Participants include: Todd Daubert of Kelley Drye, Hank Hultquist of AT&T and Rick Whitt of Google.

Given all the noise and news around the Google vs. Apple and Google vs. AT&T, plus the Skype efforts on the Carterphone act, one really has to wonder if Open is the new Closed just like Blue is the new Black these days and also if any fireworks will erupt.

Carl reminds use that "FCC Chairman Julius Genachowski has expanded from four to six the principles of freedom associated with Net Neutrality. Now however these principles are now going to be codified into regulatory rules. So the question has to be asked can the concept of “open” be governed."

Join Carl and his guests as they look at how these principles will be incorporated into policy.

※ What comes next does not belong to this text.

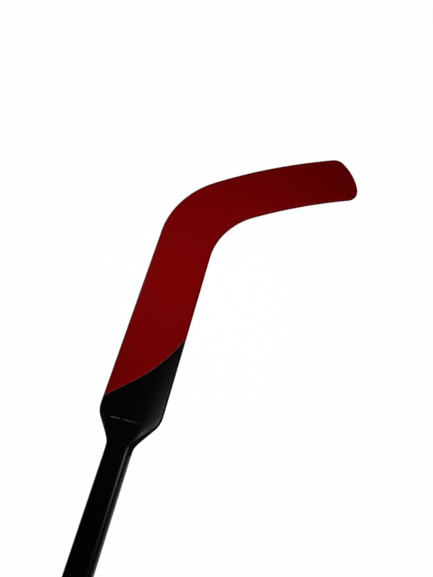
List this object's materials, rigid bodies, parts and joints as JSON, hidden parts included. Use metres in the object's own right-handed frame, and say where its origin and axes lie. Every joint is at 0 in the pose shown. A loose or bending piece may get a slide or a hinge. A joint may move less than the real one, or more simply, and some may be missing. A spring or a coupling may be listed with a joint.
{
  "type": "ice hockey goalie stick",
  "caption": "Goalie stick with a slim shaft, a wide flat paddle and a short curled blade, black above a slanting colour break and red below it.",
  "frame": {"origin": "on the flat back of the shaft, on its centre line, just before it widens into the shoulder", "axes": "+X from the trailing edge of the paddle towards the toe, +Y along the shaft from the butt towards the heel, +Z out of the front face"},
  "size_m": [0.284, 1.0934, 0.0215],
  "materials": {
    "black_paint": "satin black lacquer over fibre laminate",
    "red_paint": "satin red lacquer over fibre laminate",
    "stripe_paint": "dark grey stripe",
    "black_plastic": "moulded plastic",
    "red_plastic": "red edge strip",
    "spruce": "planed spruce",
    "birch": "planed birch",
    "rigid_foam": "rigid closed-cell foam"
  },
  "bodies": {
    "root": {"shaft_tube": "black_paint", "shaft_foam": "rigid_foam", "butt_cap": "black_plastic", "paddle_spar": "spruce", "front_shoulder_skin": "black_paint", "back_shoulder_skin": "black_paint", "front_blade_skin": "red_paint", "back_blade_skin": "red_paint", "front_pinstripe": "stripe_paint", "back_pinstripe": "stripe_paint", "leading_shoulder_cheek": "black_plastic", "trailing_shoulder_cheek": "black_plastic", "leading_black_strip": "black_plastic", "leading_red_strip": "red_plastic", "trailing_red_strip": "red_plastic", "leading_paddle_core": "rigid_foam", "trailing_paddle_core": "rigid_foam", "heel_block": "birch", "blade_spar": "spruce", "upper_blade_core": "rigid_foam", "lower_blade_core": "rigid_foam", "toe_block": "red_plastic"}
  },
  "joints": []
}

What companies, services and devices will be subject to these rules and discuss if the jurisdiction of the FCC has to be modified to enable these principles.

Going Going On The Go with GoGo

I do love GoGo's inflight service, even if they are blocking VoIP. On my "up the state" commute, three times this week, I've actually used it only once first due to a lack of the in seat power ( it was a defective outlet) on my Virgin America flight on Thursday, and my error in grabbing my uncharged Mac Book Air, but today I used it almost non-stop once we hit the required altitude.

For me, the airplane is an extension of my work life. I chatted with Karl Good, Truphone's Director of Consumer apps who I found was working on something on a Sunday about his recent Android release then tapped away with eComm mind-behind Lee Dryburgh and caught up on some exciting news that will be forthcoming regarding some topics and speakers.

Of course I also did the requisite email checking, mailing and web surfing, but most of all I actually sat back and read a book.

Here's the net net. The peace of mind, knowing I can be in touch vs. out of touch makes the $5.95 cost for GoGo on a short hop a pleasure. Add to that the in-seat power keeps my Air nice and charged, ready for a morning of breakfast, some fresh air and a view of the Bay from where I will be most of the day working away before meeting up with friends in SF.